Federal Judge Blocks Obama’s Overtime-Pay Rule
The Chronicle of Higher Education.
A federal judge in Texas on Tuesday blocked the Obama administration’s effort to extend overtime pay to millions more workers, after 21 states and dozens of business groups asserted that the rule was unlawful and would cause them irreparable harm.
Judge Amos L. Mazzant III of the U.S. District Court in Sherman, Tex., concluded that the U.S. Department of Labor had exceeded its authority and ignored the intent of Congress in issuing the rule, which had been scheduled to take effect on December 1. The regulation sought to raise the salary cutoff below which workers would be eligible for overtime pay, to about $47,000 from about $23,000.
Generally, employees whose primary role can be defined as teaching are exempt from earning overtime pay. But many categories of campus employees — such as early career financial-aid officers and athletics staffers — would have benefited from the rule. This collection of Chronicle articles has more details on how colleges were anticipating the changes.

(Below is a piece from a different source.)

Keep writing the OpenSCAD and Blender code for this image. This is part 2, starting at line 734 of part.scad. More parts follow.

Since the rule was issued, many colleges have been scrambling to identify which employees would be newly eligible for overtime pay, and to plan institutional budgets around those changes. It’s not yet clear how colleges that had already changed their practices in anticipation of the rule will respond to the judge’s ruling, or whether they will roll back the adjustments they have made. In any case, the rule itself was already among many Obama-administration policies that had been cast into doubt by this month’s election of Donald J. Trump as president.

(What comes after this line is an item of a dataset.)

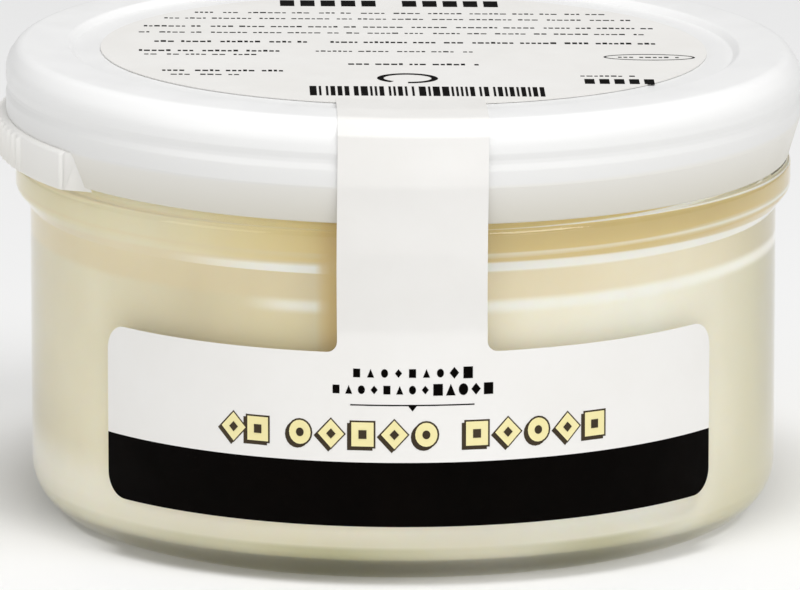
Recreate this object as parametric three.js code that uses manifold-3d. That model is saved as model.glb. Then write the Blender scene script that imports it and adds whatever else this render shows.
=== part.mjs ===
// A squat round glass jar of panna cotta with a white push-on lid and a one-piece paper label. The
// label starts as an oval on the lid's recessed top, runs over the lid's rim as a narrow strip, hangs
// down past the jar's bead and widens into the panel on the jar's front.
// Millimetres, +Z up. The jar stands on z = 0, its axis is the Z axis and its label faces -Y.

import Module from 'manifold-3d';
import * as THREE from 'three';
import { mergeVertices } from 'three/addons/utils/BufferGeometryUtils.js';

// Driving dimensions
const SEGMENTS = 64;
const GAP = 0.3; // clearance between pieces that touch

const BODY_R = 36;
const GLASS_WALL = 2.1;
const HEEL_ROUND = 6.7; // outer rounding between the base and the wall
const BASE_THICKNESS = 2.7;
const INNER_ROUND = 4.5; // inner rounding between the floor and the wall
const PUNT_R = 25.7; // the base stands on the ring outside this shallow recess
const PUNT_DEPTH = 0.7;
const BEAD_R = 37.4; // raised bead under the lid
const BEAD_LOW = 30.1;
const BEAD_TOP = 34.5;
const NECK_R = 35.4;
const MOUTH_R = 33.9;
const RIM_Z = 42.8;
const RIM_ROUND = 0.7;

const FILL_Z = 35.9; // level of the set cream, just hidden by the lid

const LID_TILT = 0.6; // degrees, the lid sits a little lower on its right side
const LID_R = 38.3;
const LID_LOW_R = 37.2; // the skirt tapers in below its crease
const LID_LOW = 35.2;
const LID_CREASE = 38.85;
const LID_GROOVE_Z = 41.4; // shallow line around the skirt
const LID_CREST_Z = 45.2;
const LID_PANEL_R = 31.7; // recessed top panel
const LID_PANEL_Z = 44.6;
const LID_SKIN = 1;

const TAB_R = 38.9; // tear tab, a band that stands off the tapered skirt
const TAB_START = -56; // degrees round from the front, towards -X
const TAB_END = -100;
const TAB_DROP = 0.3; // it reaches this far below the skirt's own edge
const RIB_START = -72;
const RIB_COUNT = 11;
const RIB_STEP = -2.6;
const RIB_R = 0.4;

const PAPER = 0.3;
const LABEL_TURN = 1.4; // degrees, the label was stuck on slightly turned
const PANEL_HALF_ANGLE = 52.4;
const PANEL_LOW = 6;
const PANEL_TOP = 22.7;
const PANEL_CORNER = 2.4;
const STRIP_HALF = 7.2;
const STRIP_FILLET = 1;
const OVAL_HALF_X = 29.2;
const OVAL_HALF_Y = 27.2;

const wasm = await Module();
wasm.setup();

// Points along an arc in the (radius, height) plane, from one angle in degrees to another.
function arc(centreR, centreZ, radius, from, to, steps) {
  const points = [];
  for (let i = 0; i <= steps; i += 1) {
    const angle = THREE.MathUtils.degToRad(from + ((to - from) * i) / steps);
    points.push([centreR + radius * Math.cos(angle), centreZ + radius * Math.sin(angle)]);
  }
  return points;
}

// Turns a (radius, height) profile about the Z axis, with its seam at the front, -Y.
function lathe(profile) {
  const points = profile.map(([r, z]) => new THREE.Vector2(r, z));
  const geometry = new THREE.LatheGeometry(points, SEGMENTS);
  geometry.rotateX(Math.PI / 2);
  return geometry;
}

function weld(geometry) {
  geometry.deleteAttribute('normal');
  geometry.deleteAttribute('uv');
  return mergeVertices(geometry, 1e-4);
}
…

Judge Mazzant issued a nationwide injunction against rolling out the rule, saying that such an action best served the public interest. The court’s “ability to render a meaningful decision” on the merits of the case was in jeopardy because of the rule’s imminent effective date, he wrote.
The College and University Professional Association for Human Resources saidit was expected that the Labor Department would appeal the ruling quickly, though it wasn’t clear how long such an appeal might take. If the judge’s action pushes the rule’s rollout past the date of the presidential inauguration, the association continued, “then there will be room for the Trump administration to reopen the rule making and revise the final rule.”